For those who haven't seen the DVD it said something to the effect (I'm paraphrasing after watching it months ago) that weapons mounted NV has been proven in court time and time again not to be a good idea. I was assuming they were referring to POA/POI maybe, but was wondering if anyone knew of any of these cases that could be referenced? Furthermore can anyone explain why the POA/POI isn't good? It's not that I'm doubting it, I just figured the distance from the NV to the RD isn't ever changing and your eye (the part that could look on an off angle) is just looking at a screen. I guess I'm kinda stuck in my head thinking it's like parallax on a cheap scope, if it's not, I just want to gain a clearer understanding of the problem.

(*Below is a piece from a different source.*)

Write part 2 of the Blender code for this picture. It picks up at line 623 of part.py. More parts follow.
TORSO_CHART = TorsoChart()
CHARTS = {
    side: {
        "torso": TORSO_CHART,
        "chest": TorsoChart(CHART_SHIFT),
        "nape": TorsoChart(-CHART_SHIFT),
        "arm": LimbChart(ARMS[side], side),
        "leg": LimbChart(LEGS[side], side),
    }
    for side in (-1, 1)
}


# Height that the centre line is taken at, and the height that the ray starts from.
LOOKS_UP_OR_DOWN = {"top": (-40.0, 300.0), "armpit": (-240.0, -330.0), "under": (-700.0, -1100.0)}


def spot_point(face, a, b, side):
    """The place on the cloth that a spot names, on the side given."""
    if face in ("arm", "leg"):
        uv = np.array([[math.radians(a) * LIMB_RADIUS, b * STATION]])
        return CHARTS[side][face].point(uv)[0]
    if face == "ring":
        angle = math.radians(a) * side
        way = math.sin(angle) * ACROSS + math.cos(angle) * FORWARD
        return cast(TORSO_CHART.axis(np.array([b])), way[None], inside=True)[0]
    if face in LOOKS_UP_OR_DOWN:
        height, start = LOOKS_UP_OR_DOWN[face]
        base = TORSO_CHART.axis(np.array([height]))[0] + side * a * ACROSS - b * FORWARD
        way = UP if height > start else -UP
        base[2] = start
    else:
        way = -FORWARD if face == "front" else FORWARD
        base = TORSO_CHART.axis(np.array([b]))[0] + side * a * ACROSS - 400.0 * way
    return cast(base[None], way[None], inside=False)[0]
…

Also Chappy mentions he wasn't going to talk about hunting with NV or animals and IR and stuff like that, anyone know of a DVD that does?

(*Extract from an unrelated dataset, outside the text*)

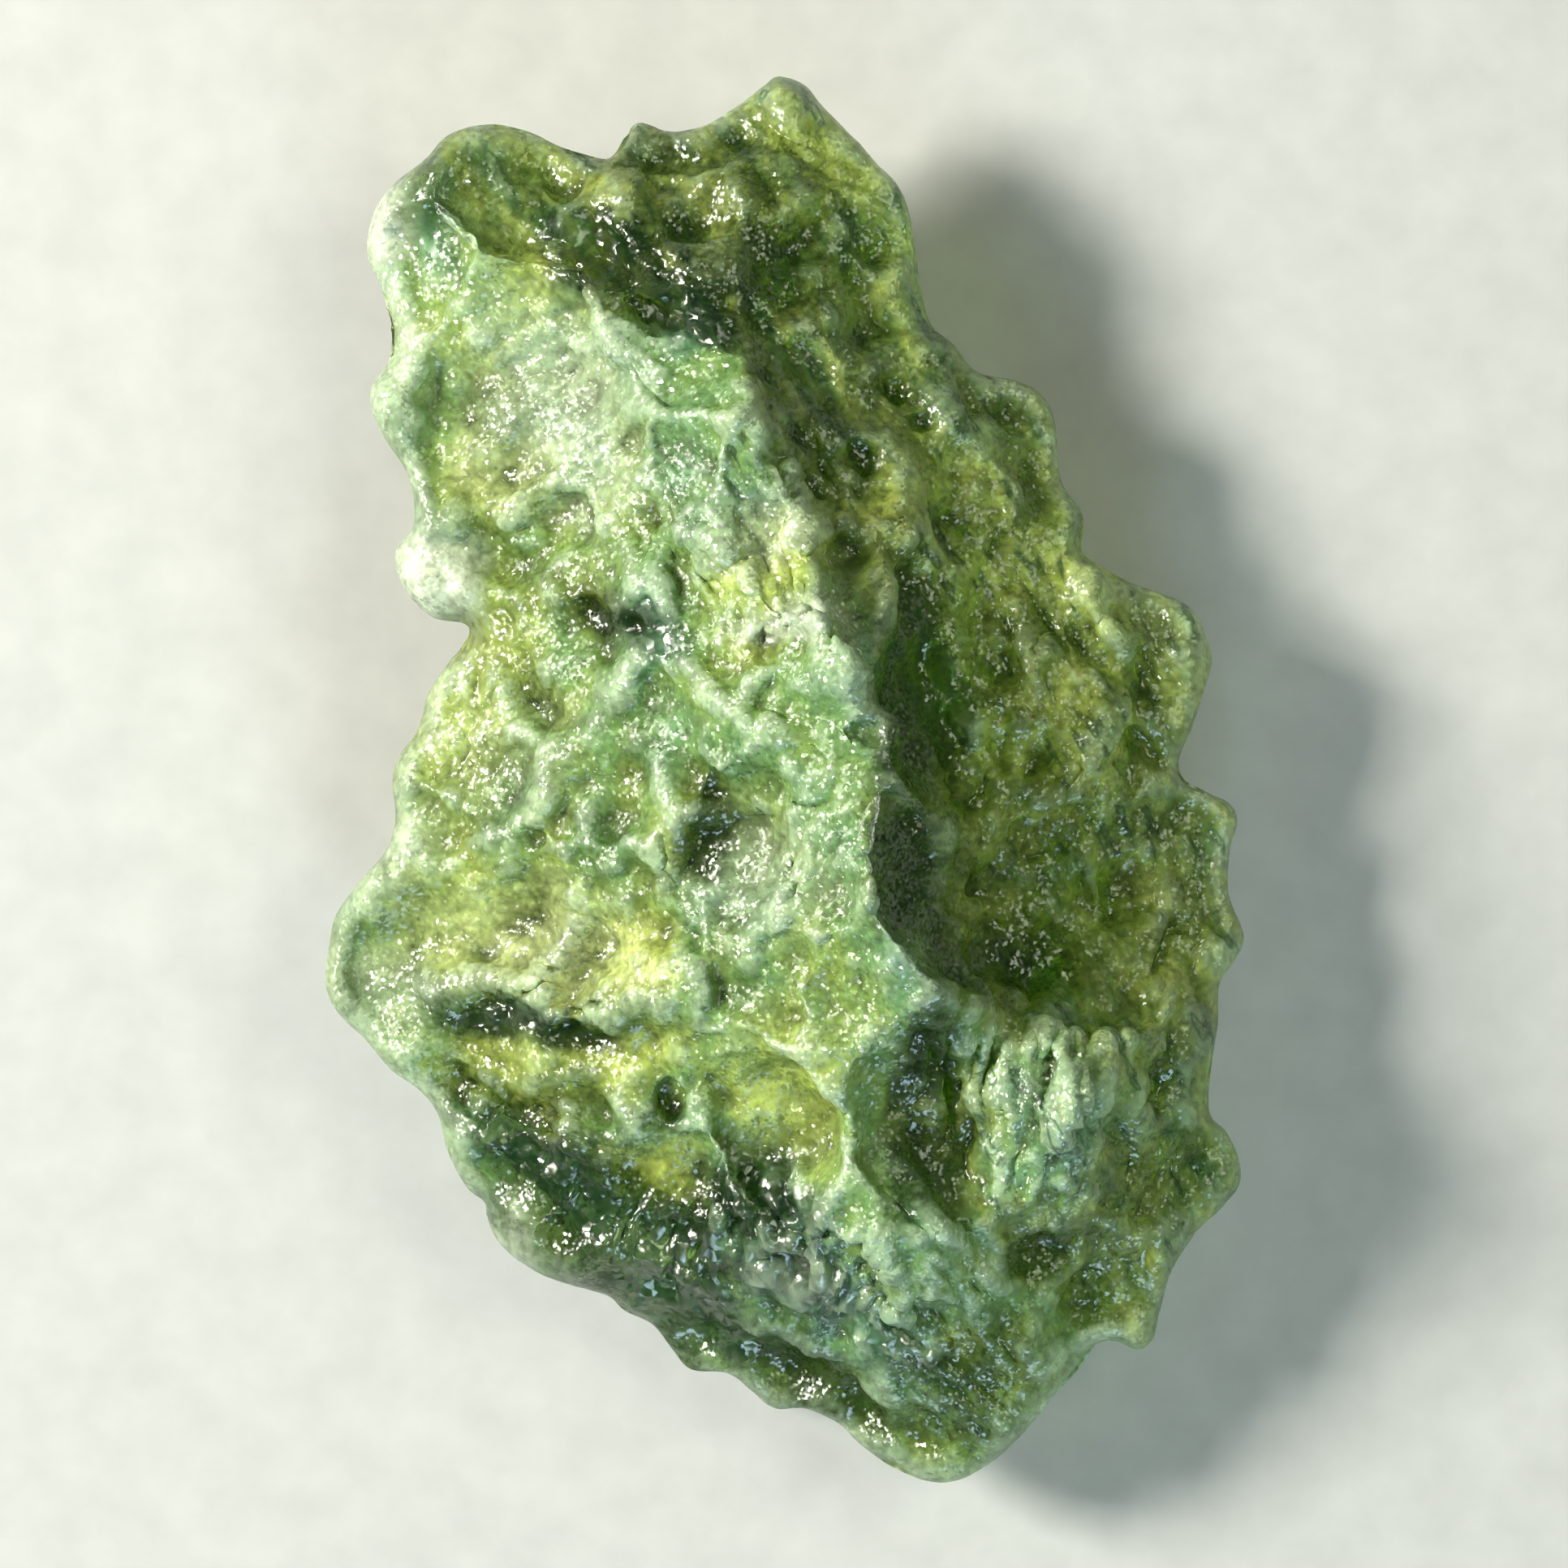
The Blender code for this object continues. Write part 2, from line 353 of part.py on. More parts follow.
def dig(points, side, scoop, facing, hold):
    """Pushes the points of one side out of an oval scoop set square to the local surface."""
    x, y, a, b, turn, depth = scoop
    passes = 1 + int(3 * depth / math.sqrt(a * b))
    off = points[:, :2] - (x, y)
    near = np.flatnonzero(((off**2).sum(1) < (2.0 * a) ** 2) & side)
    around = near[(off[near] ** 2).sum(1) < (1.1 * a) ** 2]
    if len(around) < 6:
        return
    middle = points[around].mean(0)
    normal = np.linalg.svd(points[around] - middle, full_matrices=False)[2][2]
    normal *= facing * np.sign(normal[2])
    normal[2] = facing * max(abs(normal[2]), 0.45)
    normal /= np.linalg.norm(normal)
    mouth = np.array([x, y, middle[2] - ((x - middle[0]) * normal[0] + (y - middle[1]) * normal[1]) / normal[2]])
    along = np.array([math.cos(math.radians(turn)), math.sin(math.radians(turn)), 0])
    along -= normal * (along @ normal)
    along /= np.linalg.norm(along)
    across = np.cross(normal, along)
    mean = math.sqrt(a * b)
    frame = np.stack([along / a, across / b, normal / mean])
    for step in range(passes):
        push_out(points, near, mouth, frame, depth / mean * (step + 1) / passes, hold, x)


def push_out(points, near, mouth, frame, deep, hold, phase):
    """Pushes points out of a ball whose mouth is the frame's unit circle."""
    local = (points[near] - mouth) @ frame.T
    radius = (1 + deep**2) / (2 * deep)
    centre = np.array([0, 0, radius - deep])
    arm = local - centre
    reach = np.linalg.norm(arm, axis=1)
    uneven = noise(local * 0.9 + 7.3 * phase, 5) + 0.5 * noise(local * 2.1, 6)
    past = radius - reach * (1 + ROUGH_SCOOP * deep * uneven)
    soft = SCOOP_LIP * deep
    push = np.where(past > soft, past, np.clip(past + soft, 0, None) ** 2 / (4 * soft))
    push[local[:, 2] > 0.9 * radius] = 0
    moved = mouth + (centre + arm * (1 + push / reach)[:, None]) @ np.linalg.inv(frame).T
    points[near] += (moved - points[near]) * hold[near][:, None]


def relax(points, faces, rounds, softness, held):
    """Evens out the spacing of the points within the surface, and softens it by a share of each step."""
    ends = np.vstack([faces[:, [0, 1]], faces[:, [1, 2]], faces[:, [2, 0]]])
    ends = np.vstack([ends, ends[:, ::-1]])
    count = len(points)
    links = np.bincount(ends[:, 0], minlength=count)
    for _ in range(rounds):
        mean = np.stack([np.bincount(ends[:, 0], points[ends[:, 1], k], count) for k in range(3)], 1) / links[:, None]
        shift = mean - points
        normal = vertex_normals(points, faces)
        upright = (shift * normal).sum(1)[:, None] * normal
        points += (0.5 * (shift - upright) + softness * upright) * (1 - held)[:, None]


def vertex_normals(points, faces):
    a, b, c = (points[faces[:, k]] for k in range(3))
    face_normal = np.cross(b - a, c - a)
    total = np.zeros_like(points)
    for k in range(3):
        for axis in range(3):
            total[:, axis] += np.bincount(faces[:, k], face_normal[:, axis], len(points))
    return total / np.maximum(np.linalg.norm(total, axis=1), 1e-12)[:, None]


def quiet(points):
    """Which plan points lie in a part without small scoops."""
    found = np.zeros(len(points), bool)
    for x, y, a, b, turn in QUIET:
        c, s = math.cos(math.radians(turn)), math.sin(math.radians(turn))
        off = points - (x, y)
        found |= ((off @ (c, s)) / a) ** 2 + ((off @ (-s, c)) / b) ** 2 < 1
    return found


def scattered(form, tries, sizes, deep, turns, seed, spread, region):
    """Seeded scoops, none nearer to another than spread times their joint size."""
    rng = np.random.default_rng(seed)
    made = np.zeros((0, 6))
    spots = rng.uniform((-11.5, -17.5), (11.5, 17.5), (tries, 2))
    rim_gap = form.rim_distance(spots)
    here = inside(spots, form.rim_loop) & region(spots)
    for (x, y), gap in zip(spots[here], rim_gap[here]):
        a = sizes[0] + (sizes[1] - sizes[0]) * rng.uniform() ** 1.4
        turn, slim, depth = rng.uniform(*turns), rng.uniform(0.5, 0.95), rng.uniform(*deep)
        if gap < 0.7 * a or (np.hypot(made[:, 0] - x, made[:, 1] - y) < spread * (a + made[:, 2])).any():
            continue
        made = np.vstack([made, (x, y, a, a * slim, turn, a * depth)])
    return [tuple(s) for s in made]


def stone_mesh(front_spacing, back_spacing, ring_count, smallest, rounds, softness):
    """Closed mesh of the stone: vertices, faces and whether each vertex is on the back."""
    form = Form()
    rim = closed_curve(OUTLINE, front_spacing)
    form.rim_loop = rim
    turns = np.radians(np.linspace(0, 90, ring_count + 1)[1:])
    rings = EDGE_RADIUS * (1 - np.cos(turns))
    parts = []
    for spacing, face, sign in ((front_spacing, form.front, 1), (back_spacing, form.back, -1)):
        xy, faces = plan_mesh(form, rim, spacing, rings)
        reach = np.clip(form.rim_distance(xy), 0, EDGE_RADIUS)
        drop = EDGE_RADIUS - np.sqrt(np.maximum(EDGE_RADIUS**2 - (EDGE_RADIUS - reach) ** 2, 0))
        z = form.read(face, xy) - sign * drop
        z[:len(rim)] = edge_height(rim)
        parts.append((np.c_[xy, z], faces))
    (front, front_faces), (back, back_faces) = parts
    count = len(rim)
    index = np.r_[np.arange(count), len(front) + np.arange(len(back) - count)]
    points = np.vstack([front, back[count:]])
    faces = np.vstack([front_faces, index[back_faces][:, ::-1]])
    on_back = np.arange(len(points)) >= len(front)
    on_front = ~on_back
    on_front[:count] = False
    gap = form.rim_distance(points[:, :2])
    hold = np.clip(gap / 0.6, 0, 1) ** 1.5
    def lit(p):
        return (form.read(form.side, p) < 0.4) & ~quiet(p)

    def dim(p):
        return (form.read(form.side, p) > 0.4) & ~quiet(p)

    bright = scattered(form, 1500, (0.7, 2.3), (0.09, 0.24), (-85, 20), 51, 0.70, lit)
    shaded = scattered(form, 900, (0.6, 1.7), (0.10, 0.24), (-80, -30), 52, 0.85, dim)
    for scoop in sorted([*FRONT_SCOOPS, *bright, *shaded], key=lambda s: -s[2]):
        if scoop[2] > smallest:
            dig(points, on_front, scoop, 1, hold)
    under = scattered(form, 1800, (0.7, 2.8), (0.32, 0.5), (0, 180), 53, 0.62, lambda p: form.read(form.back, p) > 0.5)
    for scoop in sorted(under, key=lambda s: -s[2]):
        if scoop[2] > smallest:
            dig(points, on_back, scoop, -1, hold)
    held = np.zeros(len(points))
    held[:count] = 1
    relax(points, faces, rounds, softness, held)
    points[on_back, 2] = np.maximum(points[on_back, 2], 0)
    return points, faces, on_back


def main():
    for old in list(bpy.data.objects):
        bpy.data.objects.remove(old, do_unlink=True)
    points, faces = stone_mesh(FRONT_SPACING, BACK_SPACING, EDGE_RINGS, SMALLEST_SCOOP, 3, 0.03)[:2]
    low, high = points.min(0), points.max(0)
    points -= ((low[0] + high[0]) / 2, (low[1] + high[1]) / 2, 0)
    points *= 0.001 * LENGTH / (high[1] - low[1])
    mesh = bpy.data.meshes.new("moldavite")
    mesh.from_pydata(points.tolist(), [], faces.tolist())
    glass = bpy.data.materials.new("moldavite_glass")
    glass.use_nodes = True
    shader = glass.node_tree.nodes["Principled BSDF"]
    shader.inputs["Base Color"].default_value = GLASS_GREEN
    shader.inputs["Roughness"].default_value = 0.35
    shader.inputs["Transmission Weight"].default_value = 0.6
    shader.inputs["IOR"].default_value = 1.49
    mesh.materials.append(glass)
    stone = bpy.data.objects.new("moldavite", mesh)
    bpy.context.scene.collection.objects.link(stone)


main()
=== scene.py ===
"""Raw moldavite: the looks. One piece of glass on a plain pale floor, seen from straight above."""
import json
import math

import bpy
import numpy as np
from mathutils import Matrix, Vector, kdtree
from mathutils.geometry import delaunay_2d_cdt

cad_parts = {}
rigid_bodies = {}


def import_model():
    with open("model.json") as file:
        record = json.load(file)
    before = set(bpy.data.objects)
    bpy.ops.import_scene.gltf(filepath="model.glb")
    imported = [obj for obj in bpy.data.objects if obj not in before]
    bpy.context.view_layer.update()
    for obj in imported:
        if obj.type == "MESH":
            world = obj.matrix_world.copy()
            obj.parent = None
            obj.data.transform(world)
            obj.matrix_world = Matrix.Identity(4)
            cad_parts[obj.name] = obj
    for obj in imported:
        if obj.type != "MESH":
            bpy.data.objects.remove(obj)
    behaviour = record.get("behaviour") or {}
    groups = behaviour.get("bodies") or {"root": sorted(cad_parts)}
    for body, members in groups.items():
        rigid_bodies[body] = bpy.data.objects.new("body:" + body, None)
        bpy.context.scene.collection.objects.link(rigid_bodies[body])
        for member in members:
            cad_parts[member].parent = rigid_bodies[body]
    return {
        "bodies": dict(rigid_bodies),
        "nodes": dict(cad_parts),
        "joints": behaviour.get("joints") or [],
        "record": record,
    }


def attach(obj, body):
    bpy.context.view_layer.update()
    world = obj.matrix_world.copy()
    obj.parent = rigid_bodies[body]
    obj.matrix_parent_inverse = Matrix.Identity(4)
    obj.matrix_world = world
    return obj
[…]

Thanks in advance for any contributuions
Link Posted: 8/30/2015 11:47:28 AM EDT
Also interested.
Link Posted: 8/30/2015 12:30:23 PM EDT
Link Posted: 8/30/2015 7:14:37 PM EDT
POA/POI shift can range from negligible to severe with no real rhyme or reason (just not something the optic is designed for) when mounting forward of a daylight optic.  

Having not watched the video/DVD, however, I'm guessing he's probably talking about mounting behind a daylight optic.  

The biggest issues that you will run into is the obvious fact that unless you have another monocular head mounted - you need to point your weapon at anything you want to look at, and also the fact that under most circumstances, a daylight optic in front of the NOD will almost invariable result in some obstruction of the FOV, which is already fairly limited with most conventional NV monoculars, meaning not only do you have to point your weapon at what you're looking at - you can't see as much.  

What he meant by "proven in court," I cannot speculate--but beyond a limited number of circumstances where a rear mounted monocular might be useful, you're somewhat needlessly giving up a lot of situational awareness and safety using an exclusively weapon-mounted monocular.  

Link Posted: 8/30/2015 7:26:55 PM EDT
I sometimes mount my 14 behind a Aimpoint when I get to a hunting spot but, I use a thermal monocular to scan with anyways. It doesn't change the POI one bit.